The O'Brien family: Helen, Charlie and Kevin at home in McLaren Vale


That’s what I was thinking until I came to taste the Kangarilla Road The Devil’s Whiskers 2013 from the McLaren Vale. After that, I reckon the Best in Show title will have to be shared with Kevin and Helen O’Brien’s magnificent wine. Kevin was there himself: “It is consistent, ages beautifully. I tasted the 05/06 recently and it is beautiful vibrant, lovely.” This 2013 seems to be heading in the same delicious direction.


We have been missing the brilliant Kangarilla Road wines these past few years in Ireland. Kevin, like quite a few other Australian winemakers, came to the Dublin show searching for a distributor. Kangarilla, with so many superb wines in the range and popular in the UK, would be a fantastic addition to any portfolio here.


To learn a little more on Shiraz, check out this podcast.
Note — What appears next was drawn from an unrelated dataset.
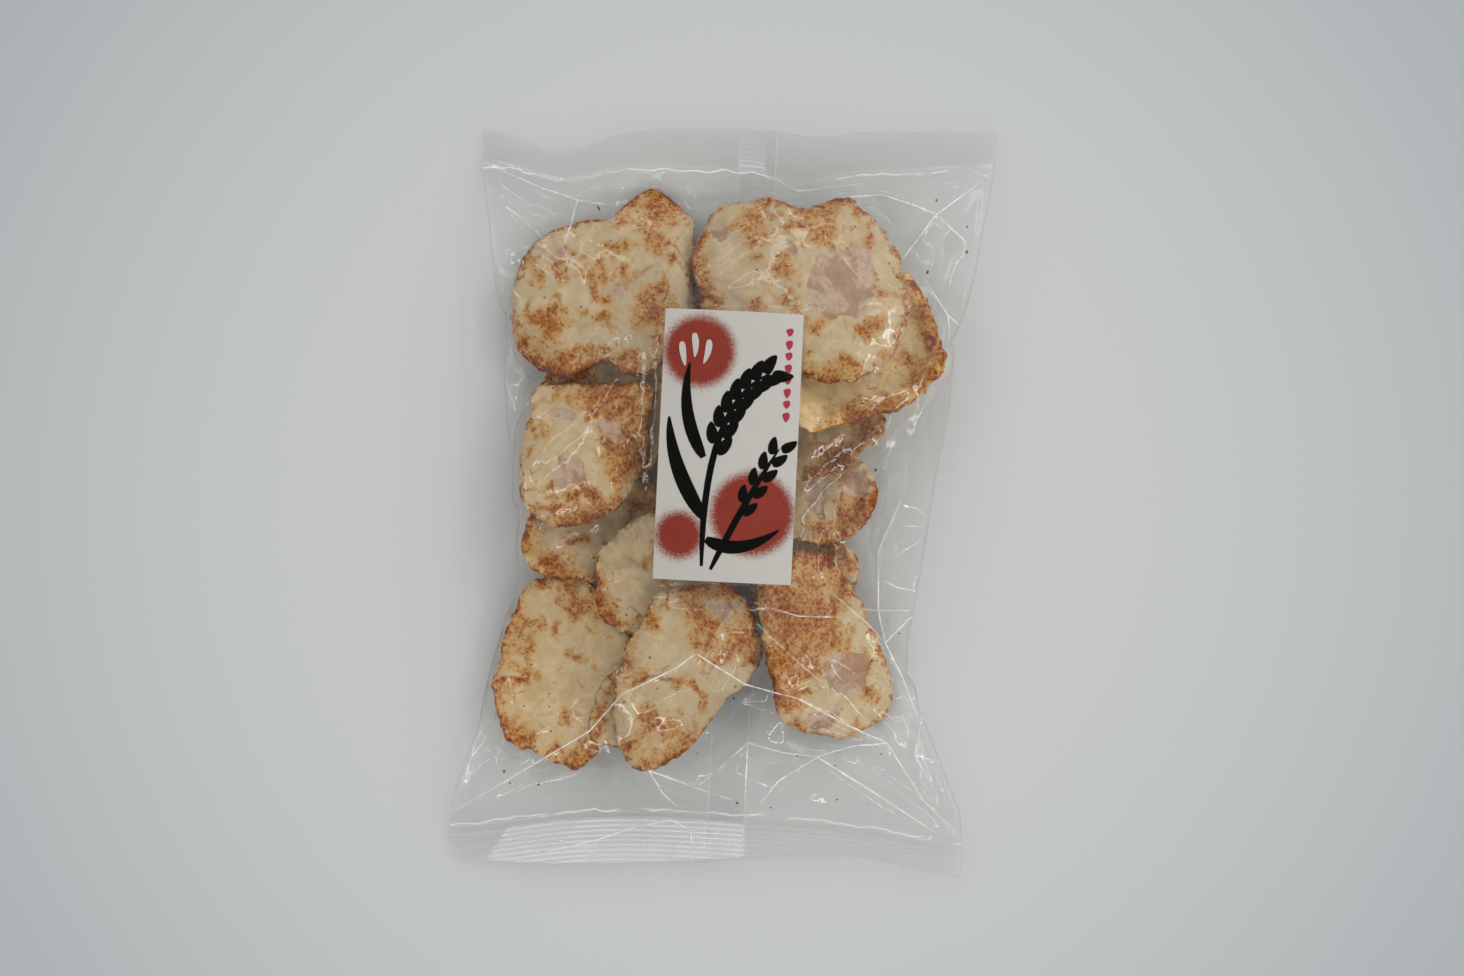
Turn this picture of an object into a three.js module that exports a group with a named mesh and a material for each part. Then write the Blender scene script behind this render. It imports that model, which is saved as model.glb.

To see Part 1 (on the white wines, mainly), please click here
Post also on the wines of Kelly's Patch here


  • Over 200 wines. Phew. To be honest, I didn’t set out to taste every one. And, even if I had managed the feat, that still wouldn't have given the complete picture of the diversity found in Australian wine today. Many more wines were available in the London tasting for example and some Irish favourites, such as Cullen Wines from the Margaret River, Tim Adams from the Clare Valley, the Palmers of Skillogalee, gentleman Chris Pfeiffer of Rutherglen, the Brysons of Morambro Creek in Padthaway, were among those not present in Dublin for one reason or another.